One bottle of Red Oak Amber Lager on the wall, March 18, 2011, for review.

The beer poured a nice amber color indeed, almost copper in appearance with a reddish tint. The head was of average amount and quickly diminished into a thin but creamy cover over the drink. There were no particles or sediment detected although the beer was slightly cloudy but not cloudy enough to not be able to see clearly through.

The aromatics were overall very pleasant and highly malted; right off, a blast to the nose of toasted bread with lots of caramel. There was also plenty of yeast present, giving off aromas of bread and earthiness; in the background I detected faint hints of clove and even more disguised whiffs of banana and spice. Not a peppery spice, but just herbal spice. This amber lager is very sweet smelling, but I also found some hops present, leading me to believe this will be balanced decently.

On the palate, the taste buds are greeted with an initial hit of creamy caramel, followed by the toasted bread and clove. The finish is short but sweet — literally — and is somewhat reminiscent of A1 steak sauce.

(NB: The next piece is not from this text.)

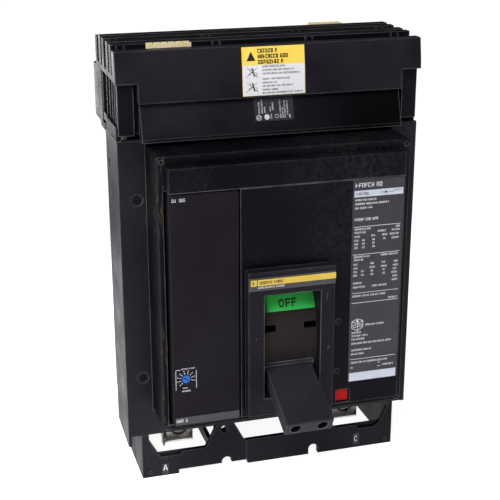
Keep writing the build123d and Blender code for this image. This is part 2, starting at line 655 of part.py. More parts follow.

The short finish is somewhat sour but does not detract from this easy drinking and refreshing beer.

Red Oak Amber Lager is an all-around good beer for many reasons: it’s easily enjoyable, has good flavors and aromatics, and it’s a good starter craft brew. Got someone who wants to try a craft brew but is scared of beer that has a color darker than, say, pissy straw yellow? This might be the perfect one — it’s a few shades darker but drinks pretty light and refreshing.

Since Red Oak follows the 1516 Purity Law to a tee, I would call this a “conservative beer” (maybe “traditionalist beer” is a better term) that pairs well with most foods. I may be a bit biased since I’m usually in a restaurant when I enjoy a Red Oak, but I can tell you from experience that I’ve never had a meal this beer didn’t play well with.

Worthy of your time if you can find it.

Red Oak Amber Lager, 84 points. Price: $17.99 US for twelve pack.